YOUR INSTRUCTIONS:
Please copy every line of the records below that holds the word "bodies".

RECORDS SUPPLIED:
▽

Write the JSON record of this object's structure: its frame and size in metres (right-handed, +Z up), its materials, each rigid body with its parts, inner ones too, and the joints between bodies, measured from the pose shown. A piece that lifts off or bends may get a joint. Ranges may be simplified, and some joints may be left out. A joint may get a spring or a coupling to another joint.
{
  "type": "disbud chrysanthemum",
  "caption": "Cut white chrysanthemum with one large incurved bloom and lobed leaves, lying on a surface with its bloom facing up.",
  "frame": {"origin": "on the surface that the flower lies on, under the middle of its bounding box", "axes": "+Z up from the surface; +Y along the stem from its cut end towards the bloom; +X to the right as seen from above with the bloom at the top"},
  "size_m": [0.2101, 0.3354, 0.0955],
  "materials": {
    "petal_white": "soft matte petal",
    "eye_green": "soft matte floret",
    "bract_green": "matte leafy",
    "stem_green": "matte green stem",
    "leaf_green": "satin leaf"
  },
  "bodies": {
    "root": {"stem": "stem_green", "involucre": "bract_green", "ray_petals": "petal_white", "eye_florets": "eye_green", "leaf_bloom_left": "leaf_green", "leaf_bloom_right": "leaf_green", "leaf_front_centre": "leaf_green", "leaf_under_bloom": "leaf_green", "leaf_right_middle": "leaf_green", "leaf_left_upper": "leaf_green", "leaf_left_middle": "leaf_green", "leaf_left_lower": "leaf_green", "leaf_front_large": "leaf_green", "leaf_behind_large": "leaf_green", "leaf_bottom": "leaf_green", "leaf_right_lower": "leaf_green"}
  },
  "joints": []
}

△
▽

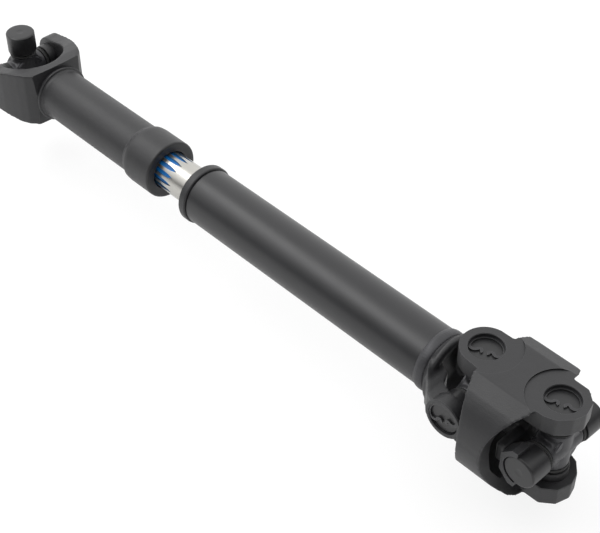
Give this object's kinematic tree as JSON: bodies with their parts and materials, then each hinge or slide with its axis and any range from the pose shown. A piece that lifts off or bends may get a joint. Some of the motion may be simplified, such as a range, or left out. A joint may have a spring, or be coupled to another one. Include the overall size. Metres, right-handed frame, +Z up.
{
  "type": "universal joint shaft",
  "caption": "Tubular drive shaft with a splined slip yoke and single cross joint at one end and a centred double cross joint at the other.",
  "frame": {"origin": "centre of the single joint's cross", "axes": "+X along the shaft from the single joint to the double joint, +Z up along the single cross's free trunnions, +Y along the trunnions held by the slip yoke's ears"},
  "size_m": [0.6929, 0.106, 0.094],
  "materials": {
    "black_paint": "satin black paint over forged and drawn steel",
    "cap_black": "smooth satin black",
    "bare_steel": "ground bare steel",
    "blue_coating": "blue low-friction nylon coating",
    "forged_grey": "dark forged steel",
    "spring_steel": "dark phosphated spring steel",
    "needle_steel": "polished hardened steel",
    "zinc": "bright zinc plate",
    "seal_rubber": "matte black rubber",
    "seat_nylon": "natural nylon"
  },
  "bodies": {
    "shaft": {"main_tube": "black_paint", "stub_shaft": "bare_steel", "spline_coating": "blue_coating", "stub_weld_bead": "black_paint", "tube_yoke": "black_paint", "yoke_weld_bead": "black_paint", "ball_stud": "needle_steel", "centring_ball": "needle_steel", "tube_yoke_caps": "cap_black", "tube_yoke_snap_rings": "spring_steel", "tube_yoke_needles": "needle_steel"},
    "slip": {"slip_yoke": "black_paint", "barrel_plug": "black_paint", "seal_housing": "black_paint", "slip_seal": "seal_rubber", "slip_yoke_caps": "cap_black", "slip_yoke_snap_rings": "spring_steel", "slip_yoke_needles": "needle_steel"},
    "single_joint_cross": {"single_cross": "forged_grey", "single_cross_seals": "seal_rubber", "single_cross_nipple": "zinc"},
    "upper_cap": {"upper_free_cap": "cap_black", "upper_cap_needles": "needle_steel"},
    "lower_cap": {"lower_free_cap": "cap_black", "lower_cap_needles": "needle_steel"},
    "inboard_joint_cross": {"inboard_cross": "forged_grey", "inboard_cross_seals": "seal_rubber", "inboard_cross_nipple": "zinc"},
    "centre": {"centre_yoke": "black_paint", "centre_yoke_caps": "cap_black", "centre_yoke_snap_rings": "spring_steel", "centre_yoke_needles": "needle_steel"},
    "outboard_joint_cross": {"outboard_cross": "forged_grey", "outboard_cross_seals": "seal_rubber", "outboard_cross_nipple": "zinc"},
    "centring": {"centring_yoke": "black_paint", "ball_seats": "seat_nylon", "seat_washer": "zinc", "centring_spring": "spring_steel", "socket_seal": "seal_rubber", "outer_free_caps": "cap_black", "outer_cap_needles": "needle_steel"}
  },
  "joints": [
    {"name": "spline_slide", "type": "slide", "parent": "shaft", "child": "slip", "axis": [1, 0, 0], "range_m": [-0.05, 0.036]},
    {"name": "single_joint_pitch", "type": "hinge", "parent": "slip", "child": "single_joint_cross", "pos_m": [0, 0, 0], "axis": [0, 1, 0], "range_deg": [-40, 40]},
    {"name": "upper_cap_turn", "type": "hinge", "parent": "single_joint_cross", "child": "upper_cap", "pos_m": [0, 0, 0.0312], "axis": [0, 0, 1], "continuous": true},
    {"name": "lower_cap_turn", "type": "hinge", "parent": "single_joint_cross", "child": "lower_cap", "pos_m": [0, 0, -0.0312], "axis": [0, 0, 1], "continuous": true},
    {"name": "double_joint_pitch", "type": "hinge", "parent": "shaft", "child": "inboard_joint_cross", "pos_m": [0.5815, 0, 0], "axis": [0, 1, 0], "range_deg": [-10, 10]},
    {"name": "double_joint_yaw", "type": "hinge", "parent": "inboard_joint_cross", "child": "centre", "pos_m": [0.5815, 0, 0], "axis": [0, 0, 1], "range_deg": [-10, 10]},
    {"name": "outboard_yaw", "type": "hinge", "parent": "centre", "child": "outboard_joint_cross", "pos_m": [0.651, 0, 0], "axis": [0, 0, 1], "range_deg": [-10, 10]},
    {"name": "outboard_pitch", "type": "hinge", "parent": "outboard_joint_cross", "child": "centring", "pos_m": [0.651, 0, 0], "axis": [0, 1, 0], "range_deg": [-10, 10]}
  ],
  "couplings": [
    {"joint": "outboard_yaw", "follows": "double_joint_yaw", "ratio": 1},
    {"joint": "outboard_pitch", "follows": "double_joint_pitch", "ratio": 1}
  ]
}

△

TASK RESPONSE:
Write the JSON record of this object's structure: its frame and size in metres (right-handed, +Z up), its materials, each rigid body with its parts, inner ones too, and the joints between bodies, measured from the pose shown. A piece that lifts off or bends may get a joint. Ranges may be simplified, and some joints may be left out. A joint may get a spring or a coupling to another joint.
  "bodies": {
Give this object's kinematic tree as JSON: bodies with their parts and materials, then each hinge or slide with its axis and any range from the pose shown. A piece that lifts off or bends may get a joint. Some of the motion may be simplified, such as a range, or left out. A joint may have a spring, or be coupled to another one. Include the overall size. Metres, right-handed frame, +Z up.
  "bodies": {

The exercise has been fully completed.